## Your task
Search the material below for the word "Write". Copy every line that has it.

## Data shown
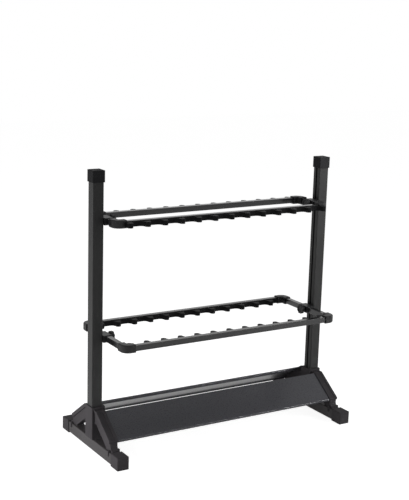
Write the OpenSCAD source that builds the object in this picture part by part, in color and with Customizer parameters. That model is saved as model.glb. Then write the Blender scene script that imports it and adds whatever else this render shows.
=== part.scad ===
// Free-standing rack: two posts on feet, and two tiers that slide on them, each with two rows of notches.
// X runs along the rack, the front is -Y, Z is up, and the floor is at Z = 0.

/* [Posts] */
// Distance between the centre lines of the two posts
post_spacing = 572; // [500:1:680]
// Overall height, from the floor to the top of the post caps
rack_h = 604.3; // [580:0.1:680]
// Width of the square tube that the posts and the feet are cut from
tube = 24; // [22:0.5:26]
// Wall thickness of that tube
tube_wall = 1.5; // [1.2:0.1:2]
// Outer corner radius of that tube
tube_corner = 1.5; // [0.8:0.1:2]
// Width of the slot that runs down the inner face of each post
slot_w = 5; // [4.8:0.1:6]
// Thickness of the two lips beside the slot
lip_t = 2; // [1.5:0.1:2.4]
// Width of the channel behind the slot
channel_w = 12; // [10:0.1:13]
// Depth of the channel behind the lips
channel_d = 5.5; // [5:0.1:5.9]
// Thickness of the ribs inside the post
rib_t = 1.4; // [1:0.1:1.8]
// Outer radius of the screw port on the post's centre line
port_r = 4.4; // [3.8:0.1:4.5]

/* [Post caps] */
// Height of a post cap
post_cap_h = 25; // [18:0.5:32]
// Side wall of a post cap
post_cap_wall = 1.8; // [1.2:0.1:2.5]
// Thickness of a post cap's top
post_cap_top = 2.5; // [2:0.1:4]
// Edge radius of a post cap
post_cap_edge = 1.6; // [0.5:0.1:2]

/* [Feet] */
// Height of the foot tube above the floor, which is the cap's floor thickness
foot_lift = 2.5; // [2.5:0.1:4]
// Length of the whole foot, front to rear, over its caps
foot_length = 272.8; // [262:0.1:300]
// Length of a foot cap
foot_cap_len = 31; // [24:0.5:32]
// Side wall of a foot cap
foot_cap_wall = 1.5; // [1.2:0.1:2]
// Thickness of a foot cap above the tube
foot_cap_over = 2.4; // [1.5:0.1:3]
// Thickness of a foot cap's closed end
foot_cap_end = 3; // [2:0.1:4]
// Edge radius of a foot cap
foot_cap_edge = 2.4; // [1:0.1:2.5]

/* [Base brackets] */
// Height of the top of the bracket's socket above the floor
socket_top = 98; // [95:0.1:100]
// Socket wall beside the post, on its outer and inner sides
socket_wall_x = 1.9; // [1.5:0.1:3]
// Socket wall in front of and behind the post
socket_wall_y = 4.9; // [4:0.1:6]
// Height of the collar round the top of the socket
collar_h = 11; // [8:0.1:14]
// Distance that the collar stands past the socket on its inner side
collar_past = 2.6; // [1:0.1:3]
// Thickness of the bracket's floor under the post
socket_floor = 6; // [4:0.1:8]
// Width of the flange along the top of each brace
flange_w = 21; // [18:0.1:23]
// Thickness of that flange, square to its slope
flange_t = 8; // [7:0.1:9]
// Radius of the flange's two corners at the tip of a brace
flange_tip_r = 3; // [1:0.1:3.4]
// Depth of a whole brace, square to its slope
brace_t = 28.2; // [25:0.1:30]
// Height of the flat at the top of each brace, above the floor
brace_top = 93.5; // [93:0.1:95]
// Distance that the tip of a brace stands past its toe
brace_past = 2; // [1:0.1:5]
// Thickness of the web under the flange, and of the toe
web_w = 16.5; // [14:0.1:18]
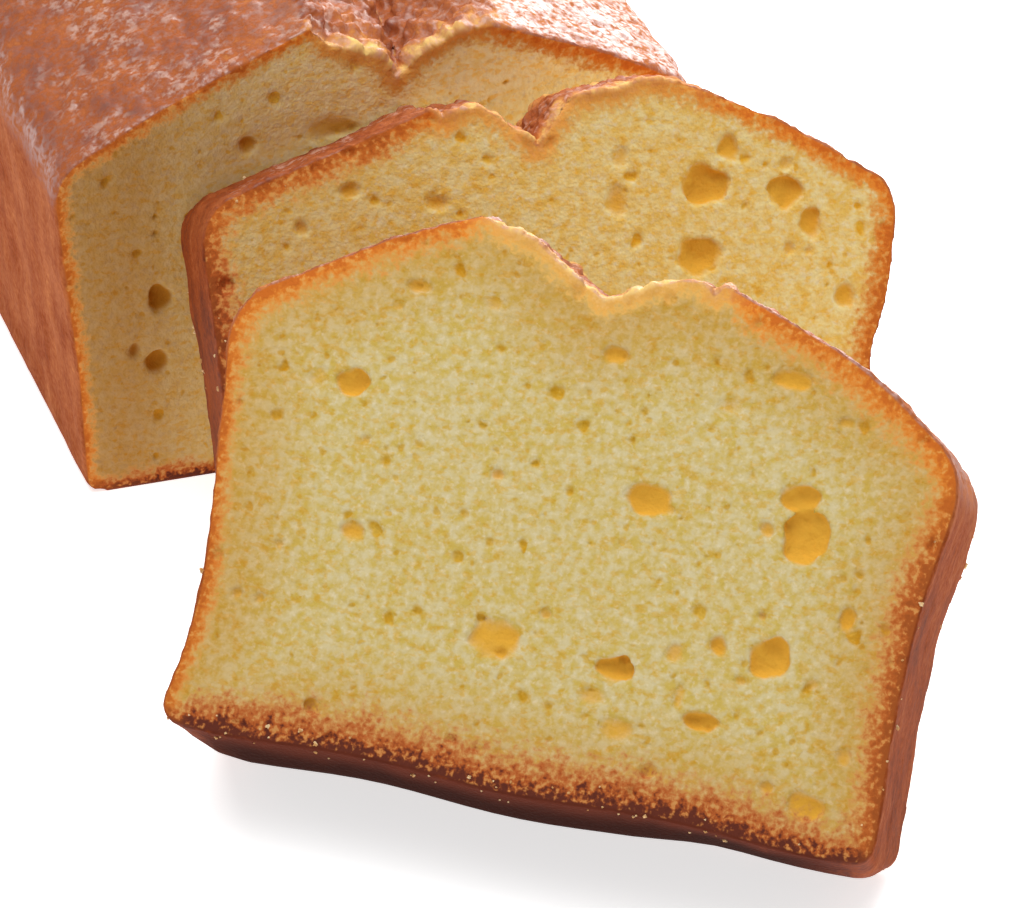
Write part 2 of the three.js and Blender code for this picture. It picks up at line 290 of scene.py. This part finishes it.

## Written reply
Write the OpenSCAD source that builds the object in this picture part by part, in color and with Customizer parameters. That model is saved as model.glb. Then write the Blender scene script that imports it and adds whatever else this render shows.
Write part 2 of the three.js and Blender code for this picture. It picks up at line 290 of scene.py. This part finishes it.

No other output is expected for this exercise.